--- BEGIN DATA SECTION ---

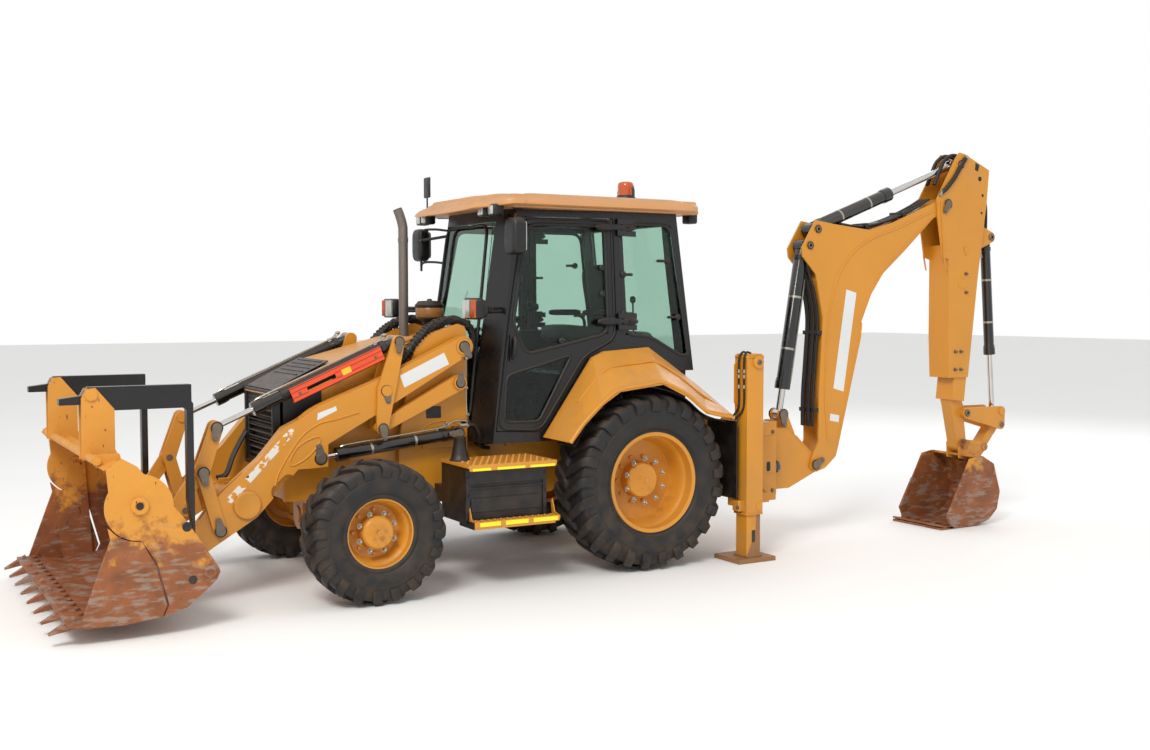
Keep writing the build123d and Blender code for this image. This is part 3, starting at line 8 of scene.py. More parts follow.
import bmesh
import bpy
import numpy as np
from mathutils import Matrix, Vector

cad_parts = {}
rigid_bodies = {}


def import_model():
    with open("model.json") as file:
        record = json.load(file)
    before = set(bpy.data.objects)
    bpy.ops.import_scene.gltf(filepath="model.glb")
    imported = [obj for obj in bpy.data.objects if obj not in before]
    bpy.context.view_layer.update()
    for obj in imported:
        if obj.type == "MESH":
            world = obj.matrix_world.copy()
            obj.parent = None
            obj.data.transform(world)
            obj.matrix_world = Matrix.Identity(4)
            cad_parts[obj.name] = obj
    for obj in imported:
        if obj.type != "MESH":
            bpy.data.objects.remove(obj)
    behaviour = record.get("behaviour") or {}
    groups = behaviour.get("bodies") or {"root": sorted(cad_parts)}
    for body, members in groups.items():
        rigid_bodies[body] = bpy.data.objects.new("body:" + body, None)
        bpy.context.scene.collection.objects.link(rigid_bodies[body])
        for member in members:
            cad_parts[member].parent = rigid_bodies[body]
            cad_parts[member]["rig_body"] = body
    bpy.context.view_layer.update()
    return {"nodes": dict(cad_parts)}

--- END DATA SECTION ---

Please reproduce each line exactly as written.

#### ANSWER FOR THIS EXERCISE
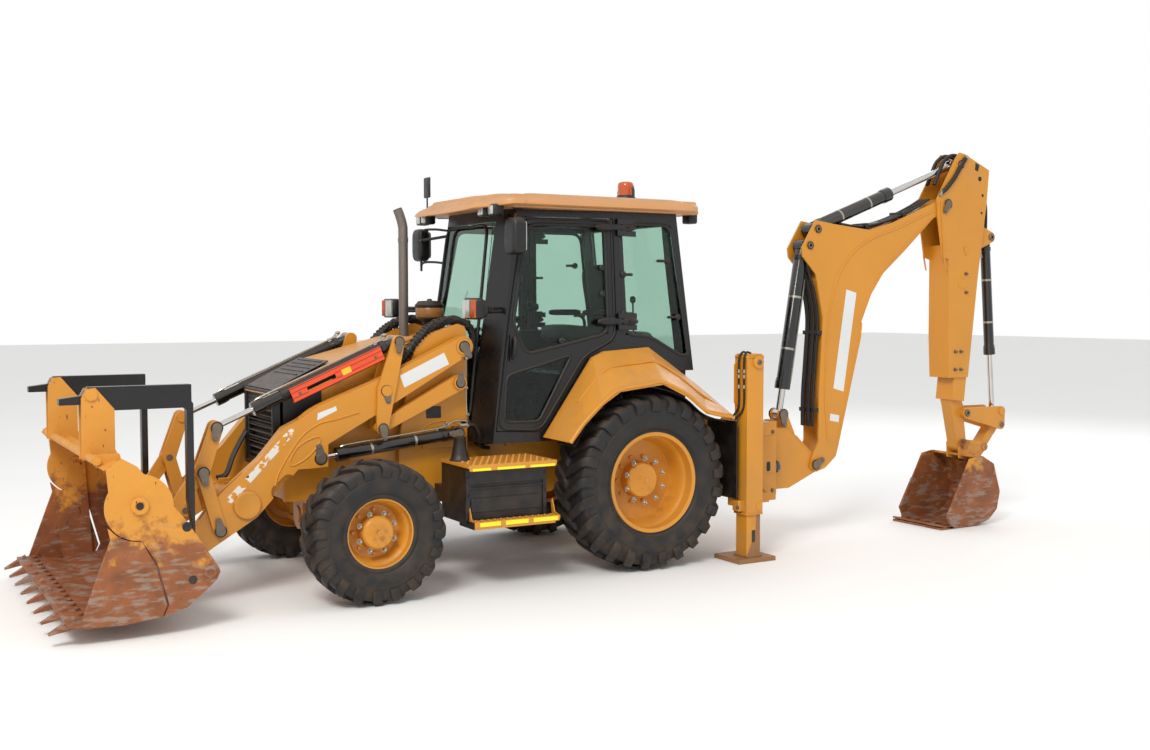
Keep writing the build123d and Blender code for this image. This is part 3, starting at line 8 of scene.py. More parts follow.
import bmesh
import bpy
import numpy as np
from mathutils import Matrix, Vector

cad_parts = {}
rigid_bodies = {}


def import_model():
    with open("model.json") as file:
        record = json.load(file)
    before = set(bpy.data.objects)
    bpy.ops.import_scene.gltf(filepath="model.glb")
    imported = [obj for obj in bpy.data.objects if obj not in before]
    bpy.context.view_layer.update()
    for obj in imported:
        if obj.type == "MESH":
            world = obj.matrix_world.copy()
            obj.parent = None
            obj.data.transform(world)
            obj.matrix_world = Matrix.Identity(4)
            cad_parts[obj.name] = obj
    for obj in imported:
        if obj.type != "MESH":
            bpy.data.objects.remove(obj)
    behaviour = record.get("behaviour") or {}
    groups = behaviour.get("bodies") or {"root": sorted(cad_parts)}
    for body, members in groups.items():
        rigid_bodies[body] = bpy.data.objects.new("body:" + body, None)
        bpy.context.scene.collection.objects.link(rigid_bodies[body])
        for member in members:
            cad_parts[member].parent = rigid_bodies[body]
            cad_parts[member]["rig_body"] = body
    bpy.context.view_layer.update()
    return {"nodes": dict(cad_parts)}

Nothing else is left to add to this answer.